Potash pricing in the Cincinnati market spanned a broad range from $585-$605/st FOB, depending on supplier.
Western Cornbelt:
Sources continued to quote the prompt potash market in a broad range at $570-$600/st FOB in the Western Cornbelt, with the low confirmed at St. Louis and the high at Caruthersville. The Camanche market was pegged at a firm $585/st FOB for August-September tons, while St. Paul pricing fell in the $565-$575/st FOB range during the week.
Southern Plains:
Intrepid on Aug. 9 announced an $80/st potash pricing increase. New postings FOB Carlsbad, N.M., firmed to $620/st for 60 percent white granular and $627/st for 62 percent white standard. The company said these levels reflect a $200/st increase over this year’s summer fill offers.
California:
Sources reported firming prices for potash in California. The market had reportedly strengthened to $695-$705/st FOB for Q4 shipment, with the low for 60 percent and the high for 62 percent MOP. Those levels were up significantly from the last prompt business in the $535-$545/st FOB range.
Pacific Northwest:
Sources reported significantly higher potash prices in the Pacific Northwest in early August. The market was quoted at $642-$652/st FOB warehouses in Washington, Oregon, and northern Idaho for Q4 shipment, with the low for 60 percent and the high for 62 percent MOP. Those levels were up from the last prompt offers in the $460-$470/st FOB range.
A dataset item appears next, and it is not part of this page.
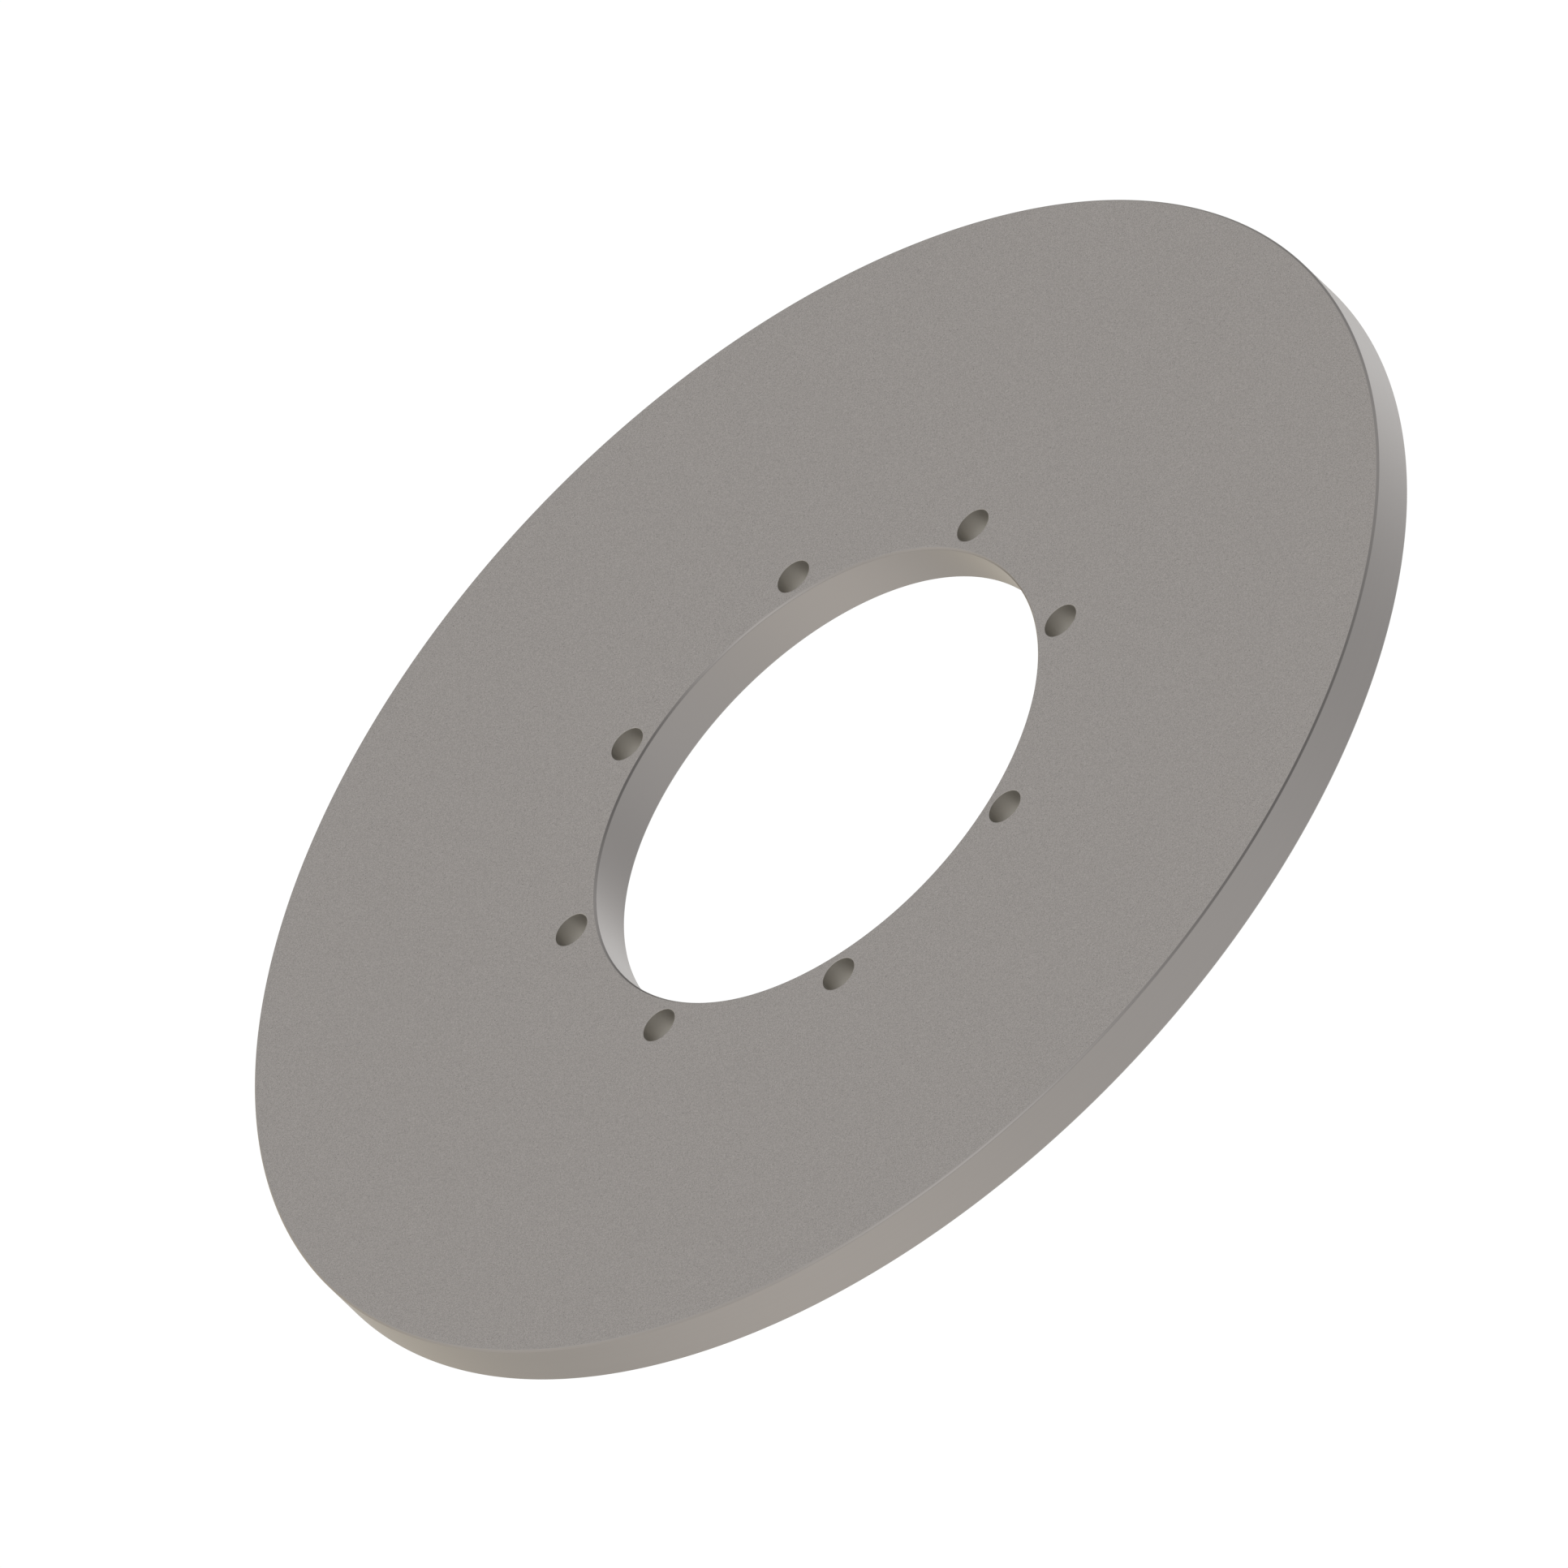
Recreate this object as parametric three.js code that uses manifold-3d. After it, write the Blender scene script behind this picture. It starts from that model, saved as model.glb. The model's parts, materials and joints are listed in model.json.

Intrepid announced an $80/st potash pricing increase on Aug. 9, with postings FOB Moab and Wendover, Utah, firming to $620/st for 60 percent white granular and $615/st for 60 percent white standard.
Western Canada:
Prices were moving up dramatically for potash in Western Canada. The market was reported at a firm C$755-$765/mt FOB Saskatchewan mines for Q4 truck tons, up from C$560/mt FOB for the last prompt business. The warehouse market in Eastern Canada was also higher, with sources reporting a C$795/mt FOB level now for Q4 tons.
China:
Nutrien continues to believe that China needs to negotiate a new potash supply contract before the end of the year, as inventories in the country draw down amid continuing robust demand.
Nutrien President and CEO Mayo Schmidt reminded analysts at a company earnings call on Aug. 10 that Canpotex is already fully committed until November, and reiterated that Nutrien would continue to focus on higher netback regions than China.
The Mosaic Co. last week estimated potash inventory at China’s ports at below 2.3 million mt as of late July, about 35 percent lower than the same time last year, according to Jenny Wang, Mosaic Vice President, Global Strategy Marketing (GM Aug. 6. p. 15). The company believes China’s potash import buyers will need to come to the table soon for a new supply contract.
Brazil:
The MOP market price in Paranagua moved up to $690-$710/mt CFR. Sources said steady demand and limited availability are pushing prices higher. Some traders also said delays in the arrival of vessels with MOP have added some uncertainty that has pushed up the cost.
Demand continues inland, but mostly for October deliveries. Rondonopolis is now pegged at $770-$850/mt FOB ex-warehouse, a jump of $20-$50/mt.The barter rate for 1 mt of MOP in Sorriso is put at 40 bags of soy or 92 bags of corn. No Rondonopolis rate is available.